Public school teachers spend on average $874 of their own money each year on essential school resources for their students, according to the latest 'State of our Schools' survey.
The AEU 2020 State of our Schools survey, with more than 12,000 responses from public school principals and teachers, has confirmed that many public school teachers and principals increasingly have to rely on fundraising and spending their own money to meet the shortfall in government funding for public schools.
According to the survey results:
- 83% of teachers in public schools spent their own money on essential school supplies for their students.
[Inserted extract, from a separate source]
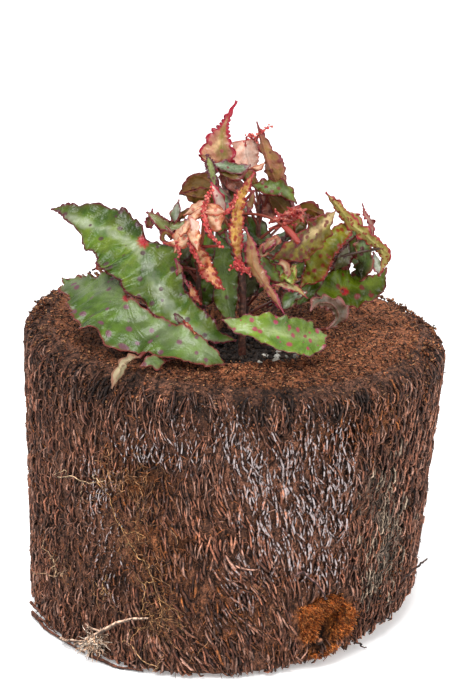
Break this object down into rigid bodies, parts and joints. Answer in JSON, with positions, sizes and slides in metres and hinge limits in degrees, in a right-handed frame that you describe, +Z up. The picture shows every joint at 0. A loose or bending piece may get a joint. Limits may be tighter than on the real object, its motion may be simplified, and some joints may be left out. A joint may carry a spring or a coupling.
{
  "type": "spotted begonia in a tree-fern fibre planter",
  "caption": "Small leafy begonia with two-pointed, red-spotted wavy leaves, rooted in soil in the hollow of a round planter cut from tree-fern root fibre; stands on its flat base.",
  "frame": {"origin": "centre of the planter's flat base", "axes": "+Z up, along the planter; the front of the plant faces -Y and +X is to its right"},
  "size_m": [0.1515, 0.1491, 0.1872],
  "materials": {
    "root_fibre": "matte dark brown matted root fibre with a grey sheen on the bent strands",
    "soil": "matt dark crumbly potting soil with pale grit",
    "woody_stem": "dull dark red-brown bark",
    "leaf_green": "satin green leaf with red-purple spots and a red margin",
    "leaf_young": "satin yellow-green to pink young leaf with red spots",
    "leaf_olive": "dull olive and red-brown leaf underside",
    "leaf_orange": "satin orange-yellow young leaf with red spots and pink margin",
    "shoot_red": "satin red knobbly young shoot",
    "bract_peach": "thin papery peach bract",
    "leaf_dry": "dull beige dried leaf"
  },
  "bodies": {
    "root": {"fern_drum": "root_fibre", "soil": "soil", "stem_main": "woody_stem", "stem_right": "woody_stem", "stem_left": "woody_stem", "stem_back": "woody_stem", "leaf_left_upper": "leaf_green", "leaf_left_lower": "leaf_green", "leaf_front": "leaf_green", "leaf_front_curl": "leaf_olive", "leaf_right_lower": "leaf_green", "leaf_right_mid": "leaf_young", "leaf_right_spotted": "leaf_young", "leaf_right_arch": "leaf_young", "leaf_right_cup": "leaf_green", "leaf_right_tiny": "shoot_red", "leaf_top": "leaf_young", "bract_top": "bract_peach", "leaf_top_right": "leaf_young", "leaf_green_top_right": "leaf_green", "leaf_brown_under": "leaf_olive", "leaf_grey_green": "leaf_green", "leaf_brown_centre": "leaf_olive", "leaf_olive_left": "leaf_olive", "leaf_grey_left": "leaf_green", "leaf_olive_small": "leaf_olive", "leaf_curly_left": "leaf_young", "leaf_narrow_toothed": "leaf_young", "bract_pale": "bract_peach", "shoot_red": "shoot_red", "leaf_orange": "leaf_orange", "leaf_beige_hanging": "bract_peach", "bract_upper": "bract_peach", "bract_fold": "bract_peach", "bract_middle": "bract_peach", "bract_left": "bract_peach", "leaf_yellow_red": "leaf_orange", "leaf_dark_left": "leaf_olive", "leaf_yellow_small": "leaf_young", "leaf_centre_green": "leaf_green", "leaf_centre_right": "leaf_green", "shoot_right": "shoot_red", "leaf_back_right": "leaf_olive", "leaf_rolled": "bract_peach", "leaf_small_green": "leaf_green", "leaf_crinkled": "leaf_young", "leaf_low_right": "leaf_green", "leaf_red_tip": "leaf_young", "leaf_dry": "leaf_dry", "leaf_under_dry": "leaf_green", "leaf_back_left": "leaf_green", "leaf_back_middle": "leaf_green", "leaf_back_low": "leaf_green", "leaf_back_high": "leaf_olive"}
  },
  "joints": []
}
- On average, public school teachers each spent $874 of their own money on essential school supplies for students during the year
- This means that extrapolated across the system, public school teachers collectively spend up to $150 million of their own money each year on classroom resources for their students
- 74% of public schools engaged in fundraising, with more than 86% of these saying it was important to their school budget
- 86% of principals say fundraising is important or very important to their school budget; while 91% of high-SES schools engage in fundraising, only 8% of low-SES schools do so due to limited opportunities to raise funds in a lower socio-economic environment
- Funds raised are most frequently used to pay for classroom equipment (55%) sporting and play equipment (50%) and library resources and textbooks (43%)
AEU Federal president Correna Haythorpe said that the data provided further evidence that current government policy settings had left many public school teachers and principals without the resources they need to do their job.
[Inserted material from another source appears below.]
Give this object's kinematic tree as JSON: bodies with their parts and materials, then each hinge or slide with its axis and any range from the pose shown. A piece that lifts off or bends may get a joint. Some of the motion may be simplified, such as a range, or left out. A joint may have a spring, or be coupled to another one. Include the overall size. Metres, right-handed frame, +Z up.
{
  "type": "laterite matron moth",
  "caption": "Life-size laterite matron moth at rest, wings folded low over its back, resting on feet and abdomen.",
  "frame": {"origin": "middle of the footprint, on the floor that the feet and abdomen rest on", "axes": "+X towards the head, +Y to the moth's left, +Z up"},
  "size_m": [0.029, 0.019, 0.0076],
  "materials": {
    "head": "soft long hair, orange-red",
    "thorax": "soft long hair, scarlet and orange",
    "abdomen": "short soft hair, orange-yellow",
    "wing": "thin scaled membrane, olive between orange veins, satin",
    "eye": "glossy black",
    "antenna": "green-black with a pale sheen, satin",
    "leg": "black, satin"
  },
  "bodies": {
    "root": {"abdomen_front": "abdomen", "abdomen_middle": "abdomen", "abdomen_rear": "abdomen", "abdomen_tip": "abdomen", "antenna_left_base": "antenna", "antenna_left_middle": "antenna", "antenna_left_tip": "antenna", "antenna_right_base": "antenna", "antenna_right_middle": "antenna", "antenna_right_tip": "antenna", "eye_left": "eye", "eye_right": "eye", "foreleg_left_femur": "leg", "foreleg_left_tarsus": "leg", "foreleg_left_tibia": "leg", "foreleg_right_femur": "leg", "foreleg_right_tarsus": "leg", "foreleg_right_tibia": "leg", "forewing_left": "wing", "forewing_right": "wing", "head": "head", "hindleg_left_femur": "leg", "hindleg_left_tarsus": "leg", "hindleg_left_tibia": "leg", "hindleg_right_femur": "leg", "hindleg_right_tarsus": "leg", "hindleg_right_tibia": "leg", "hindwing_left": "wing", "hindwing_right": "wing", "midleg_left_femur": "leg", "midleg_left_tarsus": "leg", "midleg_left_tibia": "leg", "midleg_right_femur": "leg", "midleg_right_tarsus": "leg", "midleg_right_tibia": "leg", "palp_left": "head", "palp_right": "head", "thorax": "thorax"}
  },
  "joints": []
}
“Public school teachers have told us that they are personally spending many hundreds of dollars each year to purchase basic school supplies for their students. That is indicative of the resource shortages within public schools under current government policy settings,” Ms Haythorpe said.
“In addition, 86% of school principals tell us fundraising is vitally important to their school budgets and is used for library resources and textbooks, to pay for school maintenance and for buildings and facilities.”
“Funding agreements between the Commonwealth and the states and territories means that 99% of public schools will fall under the Schooling Resource Standard (SRS) by 2023. This means that public schools will be underfunded by tens of billions of dollars relative to the SRS through to 2027,” Ms Haythorpe said.
”This data is indicative of the deep inequality evident in school funding policy in Australia. Schools should not have to raise funds to provide basic resources. This must be funded by governments.”
Ms Haythorpe said that the AEU’s State of our Schools 2020 survey had reinforced the need for public schools and public school teachers to be given the resources and the funding they need to do their job, and for students to have the resources they need to achieve their potential.
“Teachers in primary schools, those working with students who have a disability or in more settings, have said they spend over a thousand dollars each year to provide resources for their students.”
“Teachers should not have to spend thousands of dollars of their own money, nor should they have to run fundraising barbeques and events to make up resource shortages,” Ms Haythorpe said.
”The Federal Government must ensure that all public schools reach the minimum benchmark of 100% of the SRS so that teachers and principals have the resources necessary to provide a high-quality education to their students.”
“It is vital that the Commonwealth invest in capital works funding for public schools, to ensure that all schools have the infrastructure needed to cater for student enrolment growth and to provide high quality learning facilities,” Ms Haythorpe said.
“It is a joint responsibility between the Commonwealth and State and Territory governments to ensure that public schools have the resources needed to cater for the educational needs of every child.”